The Washington Free Beacon on Wednesday exposed that a recent oil and gas fair held by Iran was attended by at least five companies that have U.S. government contracts, a development that Iran experts viewed with concern.

“It is a telling indication of the weakening of the international sanctions regime when firms with U.S. presence and U.S. government contracts openly publicize their attendance at an exhibition for Iran’s most heavily sanctioned sector,” said Matan Shamir, research director for the advocacy group United Against Nuclear Iran (UANI), which has been closely tracking and publicly admonishing those companies seeking to do business with Iran.

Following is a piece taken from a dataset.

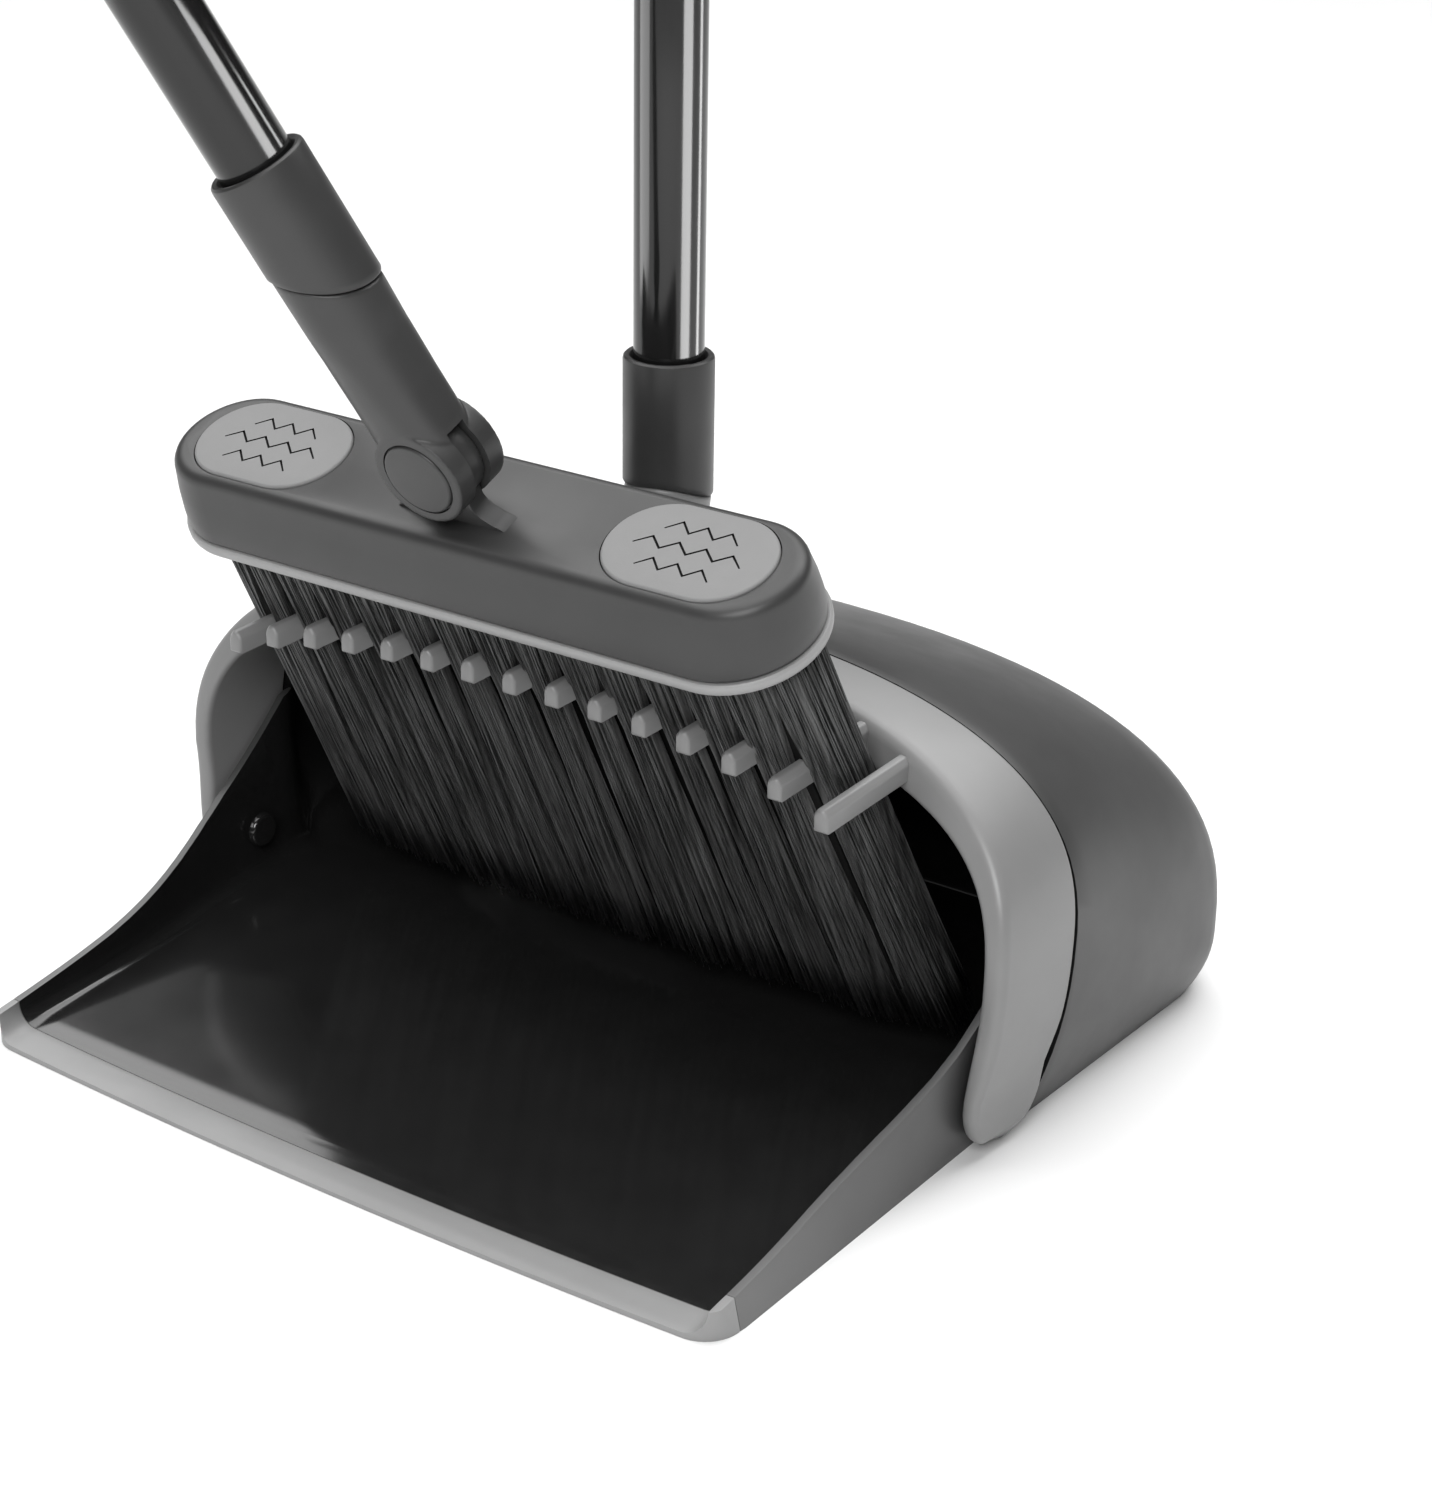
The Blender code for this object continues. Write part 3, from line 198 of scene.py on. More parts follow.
CHARCOAL = surface("charcoal_plastic", 0.035, 0.40, mottle=0.06, grain=0.35)
# The pan's outer skin lightens toward the lip: painted light, a painted reflection on the front of the tray.
HOOD_SKIN = surface("hood_plastic", 0.046, 0.42, mottle=0.05, grain=0.3, painted_light_fade=(0.0, -0.125, 0.14))
# The inside of the pan is the same moulding as its outside, and its much darker tone is painted shade. The
# coat and gloss are the plastic's own.
PAN_INSIDE_SHADED = surface("gloss_plastic_inside_shade", 0.014, 0.13, mottle=0.12, swing=0.02, grain=0.05,
                     coat=0.35, coat_ior=1.6)
LIGHT_GREY = surface("light_grey_plastic", 0.215, 0.36, mottle=0.02, grain=0.25)
LIP_GREY = surface("lip_grey_plastic", 0.27, 0.42, mottle=0.03, grain=0.3)
TRIM_GREY = surface("trim_grey_plastic", 0.30, 0.45, mottle=0.03, grain=0.2)
PAD_GREY = surface("tread_pad_rubber", 0.205, 0.6, mottle=0.03, grain=0.6, grain_deep=0.00005)
GRIP_GREY = surface("grip_grey_foam", 0.27, 0.55, mottle=0.03, grain=0.8, grain_scale=1200.0,
                    grain_deep=0.00006)
# Near-black painted shade for the gap behind the yoke, the pad recesses in the head cover and the tread
# grooves.
PAINTED_GAP_SHADE = surface("seam_shadow", 0.004, 0.7, mottle=0.3, grain=0.2, specular=0.1)
POLE_COAT = surface("pole_coated_metal", 0.010, 0.14, mottle=0.15, mottle_scale=60.0, swing=0.03,
                    grain=0.04, streak=(14.0, 14.0, 0.6), specular=0.45)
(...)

The Obama administration had last year blocked Congressional moves aimed at bolstering pressure and strengthening the hand of Western negotiators by insisting that so-called core sanctions were holding, and that U.S. diplomats had sufficient leverage to extract meaningful concessions from Iran. Skeptics had described the potential for a gold rush in Iran generally, and energy analyst Aaron Menenberg had last January outlined specific fears that a scramble for access to the Iranian energy market would trigger a downward spiral in which “no company wants to be the first one in, but none want to be the last.”

The Times of Oman had reported on the fair last week, noting that representatives from 600 companies had traveled to Iran “seeking to position themselves for a return to large-scale operations.” The event opened a few days before Iran’s oil minister declared that the Islamic republic would continue its efforts to bust through U.S. limits on energy exports, after already doing so for the last six months straight.